Jakarta – Menteri Keuangan (Menkeu) Sri Mulyani Indrawati mengusulkan adanya evaluasi mandatory spending 20 persen APBN untuk pendidikan. Namun, asosiasi guru menilai jika skema diubah, akan menurunkan besaran anggaran pendidikan.
Koordinator Nasional Perhimpunan Pendidikan dan Guru (P2G) Satriwan Salim mengatakan usulan 20 persen anggaran pendidikan dari pendapatan negara akan menurunkan alokasinya. Padahal, skema 20 persen dari sisi belanja seperti saat ini pun implementasinya belum maksimal.
Ide Menkeu justru akan makin memperkecil anggaran pendidikan. Sebab dalam APBN pendapatan negara lebih kecil ketimbang belanja negara. Karena APBN sering mengalami defisit. Artinya, jika ide Menkeu anggaran pendidikan 20 persen diambil dari pendapatan bukan dari belanja, pastilah anggaran pendidikan makin mengecil nominalnya, ungkap Satriwan dalam keterangan yang diterima Senin (9/8/2024).
Dia mencatat, sedikitnya ada 5 poin yang mendasari penolakan tersebut. Pertama, anggaran pendidikan harus mengikuti kewajiban konstitusional berdasarkan pasal 31 ayat 4 UUD 1945, bahwa negara memprioritaskan anggaran pendidikan sekurang-kurangnya 20 persen dari APBN dan APBD.
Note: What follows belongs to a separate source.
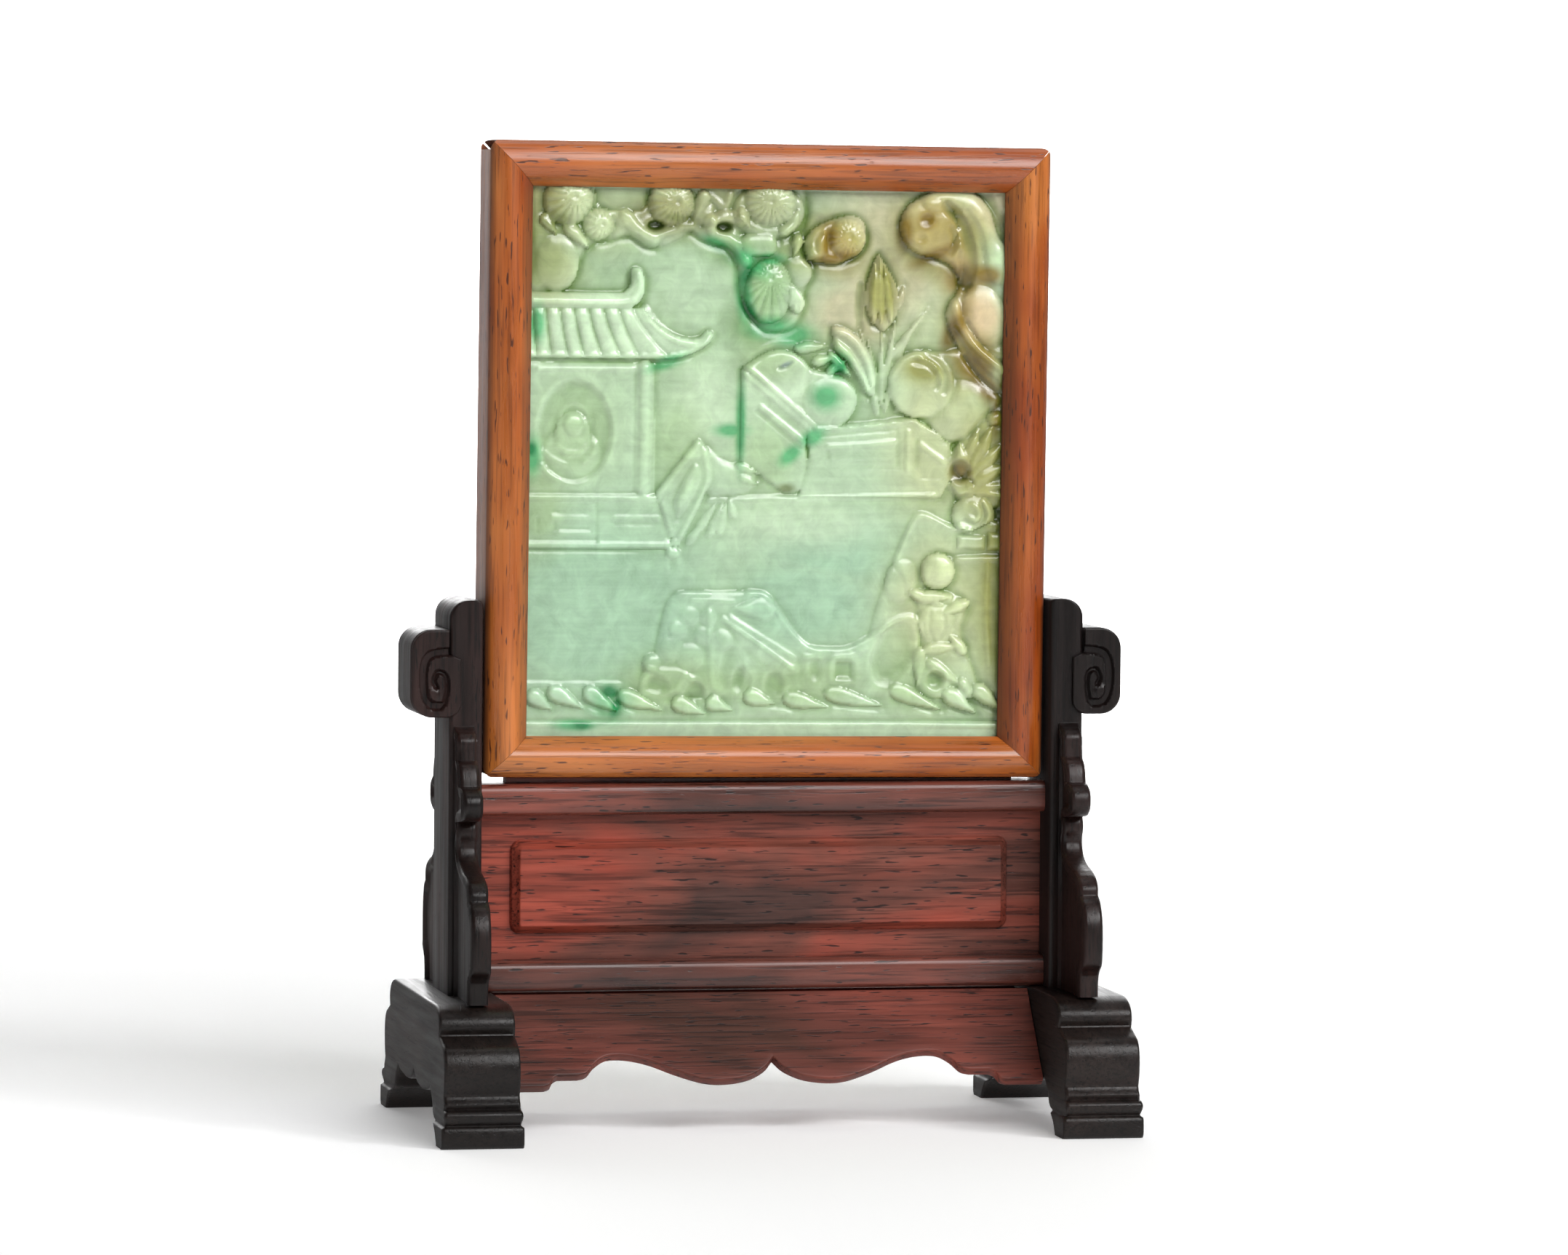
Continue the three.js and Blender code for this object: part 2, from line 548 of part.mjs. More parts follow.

Dengan anggaran wajib 20 persen APBN atau setara Rp 665 triliun saja biaya pendidikan masih terasa mahal bagi masyarakat. Angka 20 persen sifatnya sudah minimalis. Jadi mengapa mesti diakali lagi untuk dikurangi? Jelas kami menolak usulan tersebut, kata Satriwan.
Tercatat ada kenaikan anggaran setiap tahun, pada 2023, anggaran pendidikan Rp 612,2 triliun, lalu pada 2024 naik menjadi Rp 665,02 triliun, dan 2025 naik lagi menjadi Rp 722,6 triliun.
Tetapi, persoalannya bukan 20 persen, tapi bagaimana penggunaan atau realisasi anggaran dan pengelolaannya. Meskipun anggaran pendidikan selalu naik tiap tahun, tapi masalah pendidikan kita masih berkutat pada masalah yang sama, tegasnya.
Data menunjukkan, sebanyak 60,60 persen bangunan SD kondisi rusak (BPS, 2022), lulusan SMK menjadi penyumbang terbesar angka pengangguran, rata-rata lama sekolah (RLS) masih relatif rendah 8,77 tahun alias bersekolah hanya setara SMP. Lalu, gaji guru honorer masih di bawah kata layak bahkan jauh di bawah upah minimum buruh, kemampuan literasi, numerasi, sains siswa kita masih sangat rendah bahkan di bawah rata-rata skor negara OECD.